UNITED STATES COURT OF APPEALS FOR THE NINTH CIRCUIT
Mar 20, 2018
No. 14-70821 (9th Cir. Mar. 20, 2018)

Opinion

No. 14-70821

03-20-2018

JORGE RAFAEL PORTILLO-ORELLANA, Petitioner, v. JEFFERSON B. SESSIONS III, Attorney General, Respondent.


NOT FOR PUBLICATION

Agency No. A206-513-042 MEMORANDUM On Petition for Review of an Order of the Board of Immigration Appeals Submitted March 6, 2018 Pasadena, California Before: REINHARDT, TASHIMA, and NGUYEN, Circuit Judges.

This disposition is not appropriate for publication and is not precedent except as provided by Ninth Circuit Rule 36-3.

The panel unanimously concludes this case is suitable for decision without oral argument. See Fed. R. App.
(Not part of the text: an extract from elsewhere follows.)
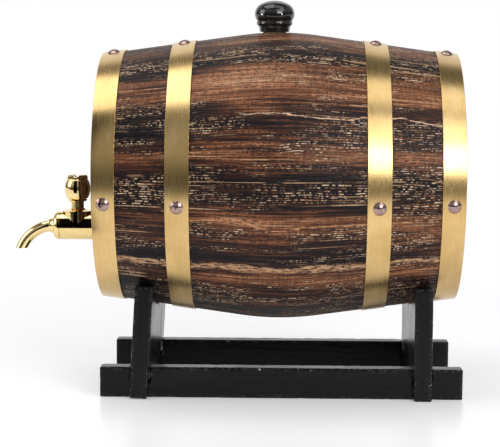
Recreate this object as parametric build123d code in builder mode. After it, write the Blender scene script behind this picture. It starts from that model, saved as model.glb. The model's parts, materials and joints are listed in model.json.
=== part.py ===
"""Small oak wine barrel with a brass tap and a bung, lying in a two-cradle stand.

Frame: +X runs along the barrel, from the tap end to the plain end. The front of the object faces -Y,
and +Z is up. The origin is on the floor, under the middle of the whole object's bounding box.
Lengths are in millimetres and angles in degrees.
"""
import os
from math import acos, asin, atan, cos, degrees, radians, sin, sqrt, tan

from build123d import *

os.makedirs("parts", exist_ok=True)

# ---- Driving dimensions ------------------------------------------------------------------------

# Barrel shell
barrel_length = 280.0
bilge_radius = 113.9
bilge_arc_radius = 222.0        # lengthwise curve of the staves in the middle of the barrel
cone_slope = 0.138              # straight taper of the staves towards both ends
stave_thickness = 18.0
stave_count = 16
chime_depth = 14.0              # the heads sit this far in from the ends
chime_bevel = 8.0
head_thickness = 14.0
head_edge_thickness = 6.0
head_bevel = 6.0
croze_depth = 4.0               # groove that holds the heads' edges
head_gap = 0.6                  # radial room between a head and the staves
seam_places = (-50.0, -17.0, 17.0, 50.0)
dowel_radius = 2.5
dowel_length = 20.0
dowel_heights = (-24.0, 24.0)

# Hoops and their rivets
hoop_thickness = 0.9
hoop_edge_rounding = 0.25
end_hoop_edges = (121.8, 139.8)
quarter_hoop_edges = (65.8, 84.3)
hoop_lap_angle = 16.0
rivet_turn = 8.6                # the rivets stand this far round from level and from upright
rivet_head_radius = 5.2
rivet_head_height = 2.5
rivet_shank_radius = 1.5
rivet_shank_length = 12.0

# Stand
seat_height = 167.8             # barrel axis above the floor
seat_offset = 2.6               # the barrel lies this far towards the tap end of its stand
seat_clearance = 0.35
rail_length = 280.6
rail_height = 23.8
rail_thickness = 14.0
rail_spacing = 117.8
cradle_spacing = 218.0
cradle_thickness = 14.0
cradle_depth = 148.0
cradle_height = 87.5
saddle_relief_width = 4.5
saddle_relief_depth = 3.0
lap_slack = 0.8                 # slack of the halving joints along the rails
lap_side_gap = 0.2
lap_depth = 12.1
cradle_lean = 3.3               # the tap-end cradle leans in, as far as its slack lets it
board_rounding = 0.8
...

P. 34(a)(2). --------

Jorge Rafael Portillo-Orellana is a citizen of El Salvador who has sought asylum, withholding of removal, and relief from removal under the Convention Against Torture ("CAT"). The Board of Immigration Appeals ("BIA") denied all relief, and he now petitions for review of that decision. Because the BIA erred in its determination that Portillo-Orellana had not established a nexus to a protected ground for purposes of asylum and withholding, and because it failed to issue a reasoned decision regarding the CAT claim, we grant the petition for review.

Portillo-Orellana is a former member of the Salvadoran National Civilian Police who, while on the police force, engaged in anti-gang activity. Because the immigration judge did not find that Portillo-Orellana's testimony was not credible, "the facts to which he testified are deemed true." Cole v. Holder, 659 F.3d 762, 770 (9th Cir. 2011) (alteration and internal quotation marks omitted). In March 2013, while off-duty, Portillo-Orellana observed unusual activity at a neighborhood house whose residents he knew to be affiliated with the Mara 18 gang. He inferred that gang members were selling drugs and accordingly determined that an immediate police response was necessary. He called a coworker, who then arranged for a unit's response; several gang members were detained.

Approximately three weeks later, armed members of Mara 18 threatened Portillo-Orellana at his home. They referred to his status as a police officer and to his role in triggering a response by the department to gang activity. The gang members threatened to kill him and remained—as Portillo-Orellana described the scene, with "their guns in the air"—for roughly ten minutes. Portillo-Orellana and his wife gathered up their children and fled from their home. The next day, Portillo-Orellana determined that he had to leave the country. His wife delivered his resignation from the police force to headquarters, and he left El Salvador within the week. Following Portillo-Orellana's departure, gang members have continued to search for him. They have threatened both his wife and his daughter with harm for failing to reveal his whereabouts. Additionally, gang members who threatened his coworker mentioned Portillo-Orellana's name; the coworker has since left the police force and fled as well.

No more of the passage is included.